I assume Dot just gives talk-back, not streaming music (since you propose to have her talk-over what is playing).

Give Dot her own 5 Watt amp. Several big resistors and a DPDT relay triggered (somehow) by Dot. Normally the sound flows to the speakers direct. When Dot grabs the mike, the relay and resistors cut the volume of the main sound and inject Dot's sound into a mix.

Dot amp *must* be grounded output (not BTL) so the commons can be commoned with the RX. 5 Watts may even be overkill.

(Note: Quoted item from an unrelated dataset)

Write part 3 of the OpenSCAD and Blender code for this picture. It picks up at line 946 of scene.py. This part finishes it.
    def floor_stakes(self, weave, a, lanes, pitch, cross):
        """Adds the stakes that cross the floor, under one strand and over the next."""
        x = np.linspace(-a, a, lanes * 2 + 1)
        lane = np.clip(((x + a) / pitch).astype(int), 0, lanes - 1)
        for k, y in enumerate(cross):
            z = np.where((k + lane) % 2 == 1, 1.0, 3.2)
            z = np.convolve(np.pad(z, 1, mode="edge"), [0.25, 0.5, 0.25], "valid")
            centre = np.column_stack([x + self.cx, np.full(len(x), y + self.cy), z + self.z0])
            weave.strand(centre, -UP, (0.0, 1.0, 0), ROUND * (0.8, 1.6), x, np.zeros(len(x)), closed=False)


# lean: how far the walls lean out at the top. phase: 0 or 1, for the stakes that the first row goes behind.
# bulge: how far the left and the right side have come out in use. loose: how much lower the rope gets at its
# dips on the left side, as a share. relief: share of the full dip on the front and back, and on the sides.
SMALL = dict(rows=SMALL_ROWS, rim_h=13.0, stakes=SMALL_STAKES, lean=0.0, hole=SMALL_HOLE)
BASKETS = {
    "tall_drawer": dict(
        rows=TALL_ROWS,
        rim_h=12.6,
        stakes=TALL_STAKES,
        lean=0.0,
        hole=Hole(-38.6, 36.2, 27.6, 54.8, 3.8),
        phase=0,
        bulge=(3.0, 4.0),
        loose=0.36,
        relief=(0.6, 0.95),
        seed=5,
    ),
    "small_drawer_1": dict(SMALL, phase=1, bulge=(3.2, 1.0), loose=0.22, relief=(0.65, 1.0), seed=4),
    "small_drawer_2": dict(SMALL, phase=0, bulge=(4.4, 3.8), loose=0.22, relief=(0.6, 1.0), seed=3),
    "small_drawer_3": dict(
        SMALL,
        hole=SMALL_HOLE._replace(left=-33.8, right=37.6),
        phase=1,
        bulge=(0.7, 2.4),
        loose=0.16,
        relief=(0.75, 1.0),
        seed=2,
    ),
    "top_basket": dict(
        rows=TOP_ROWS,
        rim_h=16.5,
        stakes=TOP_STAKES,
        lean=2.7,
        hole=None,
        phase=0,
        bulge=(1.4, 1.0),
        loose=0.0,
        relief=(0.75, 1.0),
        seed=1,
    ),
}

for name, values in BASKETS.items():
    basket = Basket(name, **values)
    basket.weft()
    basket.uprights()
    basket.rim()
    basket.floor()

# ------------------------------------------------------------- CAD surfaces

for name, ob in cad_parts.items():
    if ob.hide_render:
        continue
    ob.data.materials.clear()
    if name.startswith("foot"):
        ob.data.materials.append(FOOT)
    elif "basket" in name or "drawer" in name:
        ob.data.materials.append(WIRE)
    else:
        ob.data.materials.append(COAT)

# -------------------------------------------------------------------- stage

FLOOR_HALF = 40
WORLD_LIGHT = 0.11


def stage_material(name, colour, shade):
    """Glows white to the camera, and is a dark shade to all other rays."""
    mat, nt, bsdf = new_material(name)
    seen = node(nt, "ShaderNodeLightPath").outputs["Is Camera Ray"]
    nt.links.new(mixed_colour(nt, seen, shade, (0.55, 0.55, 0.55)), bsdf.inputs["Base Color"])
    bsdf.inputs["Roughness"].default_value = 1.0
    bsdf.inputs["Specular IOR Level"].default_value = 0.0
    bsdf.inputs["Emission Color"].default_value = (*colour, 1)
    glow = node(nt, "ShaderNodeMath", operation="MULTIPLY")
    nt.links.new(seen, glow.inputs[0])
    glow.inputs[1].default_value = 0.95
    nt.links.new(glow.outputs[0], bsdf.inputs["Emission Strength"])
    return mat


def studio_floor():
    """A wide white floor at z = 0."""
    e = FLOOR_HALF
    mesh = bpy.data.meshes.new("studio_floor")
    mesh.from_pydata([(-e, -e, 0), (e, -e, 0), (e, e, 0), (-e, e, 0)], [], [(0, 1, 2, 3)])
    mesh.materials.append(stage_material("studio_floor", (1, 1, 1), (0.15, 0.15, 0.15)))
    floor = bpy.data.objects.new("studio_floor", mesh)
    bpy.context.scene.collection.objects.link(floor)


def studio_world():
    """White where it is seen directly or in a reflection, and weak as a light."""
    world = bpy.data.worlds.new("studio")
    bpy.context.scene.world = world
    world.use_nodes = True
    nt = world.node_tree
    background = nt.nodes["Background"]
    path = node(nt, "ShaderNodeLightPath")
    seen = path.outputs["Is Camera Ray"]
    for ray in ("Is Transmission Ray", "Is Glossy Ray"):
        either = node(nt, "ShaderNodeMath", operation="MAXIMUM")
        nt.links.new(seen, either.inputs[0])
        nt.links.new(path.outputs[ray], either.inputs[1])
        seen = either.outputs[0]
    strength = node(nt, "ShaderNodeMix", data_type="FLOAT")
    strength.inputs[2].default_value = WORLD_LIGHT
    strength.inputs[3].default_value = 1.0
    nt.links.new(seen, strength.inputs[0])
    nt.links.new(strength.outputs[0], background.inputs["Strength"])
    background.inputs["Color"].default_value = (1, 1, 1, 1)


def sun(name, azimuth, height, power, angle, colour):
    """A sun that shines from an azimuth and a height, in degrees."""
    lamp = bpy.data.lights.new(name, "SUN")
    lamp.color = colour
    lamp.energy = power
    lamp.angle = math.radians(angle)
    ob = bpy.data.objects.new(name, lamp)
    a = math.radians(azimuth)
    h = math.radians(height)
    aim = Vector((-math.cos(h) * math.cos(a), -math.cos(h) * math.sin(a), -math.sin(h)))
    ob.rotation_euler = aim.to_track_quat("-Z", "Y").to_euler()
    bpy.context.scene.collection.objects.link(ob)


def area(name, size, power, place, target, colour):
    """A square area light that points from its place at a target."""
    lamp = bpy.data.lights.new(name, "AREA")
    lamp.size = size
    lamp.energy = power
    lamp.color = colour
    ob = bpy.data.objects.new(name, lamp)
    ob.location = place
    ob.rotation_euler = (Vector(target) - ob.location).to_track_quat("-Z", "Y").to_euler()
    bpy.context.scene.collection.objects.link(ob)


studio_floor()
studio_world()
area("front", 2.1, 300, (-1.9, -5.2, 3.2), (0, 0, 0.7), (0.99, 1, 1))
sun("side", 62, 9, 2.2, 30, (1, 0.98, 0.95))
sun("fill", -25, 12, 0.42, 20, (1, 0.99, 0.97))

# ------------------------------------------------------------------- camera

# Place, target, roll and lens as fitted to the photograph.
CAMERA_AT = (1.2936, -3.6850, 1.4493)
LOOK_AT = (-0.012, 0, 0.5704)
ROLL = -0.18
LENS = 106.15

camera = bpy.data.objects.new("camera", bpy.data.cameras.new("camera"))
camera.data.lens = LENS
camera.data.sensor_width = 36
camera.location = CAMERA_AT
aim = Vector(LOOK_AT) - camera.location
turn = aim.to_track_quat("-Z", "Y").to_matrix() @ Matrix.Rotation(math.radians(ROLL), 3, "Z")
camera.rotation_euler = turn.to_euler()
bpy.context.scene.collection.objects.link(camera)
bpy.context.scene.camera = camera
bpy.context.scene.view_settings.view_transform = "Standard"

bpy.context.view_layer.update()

Dot detection would be what we used to call VOX, voice operated relay. Commonly used to bug conversations without rolling tape on silences.
This is an interesting way to do it but as I stated in my previous reply, I would actually be using it for music. This would not provide adequate sound quality for my purposes unless I used a bigger amp. If I were to go that route I may as well just keep it all external, take the main line level out to a mixer, mix it with the echo, then to the 2nd amp and power the main L/R speakers separately. It would take some fiddling to get the levels right where they used to be and it probably would never sound the same.

I'm leaning more towards sacrificing one of the analog inputs which are mostly unused anyway and connect where you previously mentioned. Then I would be able to connect anything to it in the future.

Are there any other pitfalls other than the possibility of damaging nearby traces and components?